Laurie loaned me a book, An
Everlasting Meal. The author, Tamar
Adler, who cooks at La Panisse in Berkeley, cooks by using what was left from
recent meals and adding new ingredients. She doesn’t waste a thing, always
building on what is at hand.
I’ve cooked that way for
years and I did it again today. I made chicken noodle soup. The soup was based
on two baked chicken thighs, left from a couple of days ago. There was some
good juice, too, and that was the first thing into the pot. I added chopped
carrots, celery, and shallots along with two quarts of water and two teaspoons
of chicken base.. After these ingredients had cooked for a while Dennis chopped
the chicken meat and we added that with a generous pinch of thyme that I dried
last summer.
I have a great advantage in
this style of cooking because there’s a wealth of fresh ingredients waiting
outside to be harvested. Today, having started a love affair with dandelion
greens, I decided that the soup would be improved by the addition of some
greens–dandelions.
In the yard I found plenty
of young green leaves.
Before coming back inside I
stopped by the garden to cut a few sprigs of parsley for an additional green
kick to the soup.
Here at the beginning of
October many vegetables remain to be harvested.

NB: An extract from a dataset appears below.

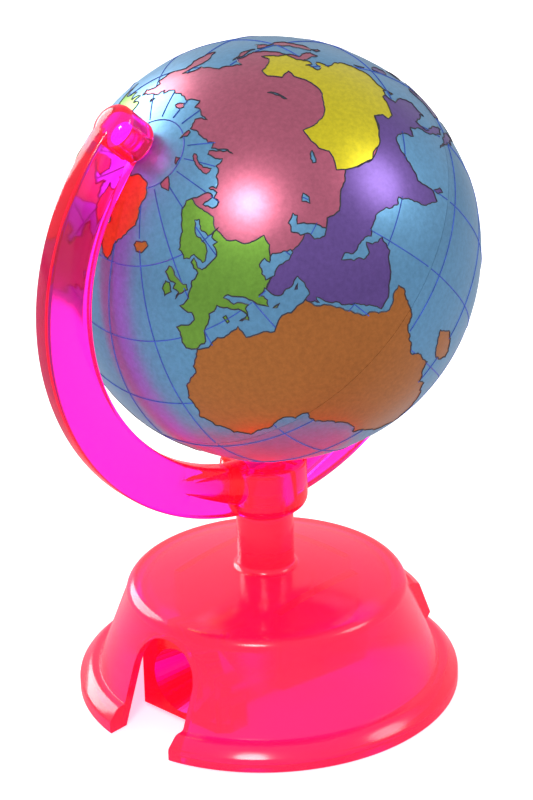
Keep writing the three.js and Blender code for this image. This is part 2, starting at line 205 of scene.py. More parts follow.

Roma tomatoes, for example, are
still producing. A few of them have blossom end rot, but the top parts are
still good. The peppers just won’t quit, either.
Dennis, eager to see how
the sweet potatoes look, dug a couple of hills today. It looks like a bumper crop.
Copyright
2013 by Shirley Domer
2 comments:
I read her book this summer on my daughter's Tara's recommendation. Even with no garden, but with lots of veggies from our CSA, put by in the frig until there is enough to cook for stock, we, too, have been having an "Everlasting Meal". Scraps are either composted or made into soup stock. My Pennsylvania grandmother would be so proud of me.
I'll bet your grandmother didn't waste a scrap of food and always found a way to make something out of almost nothing.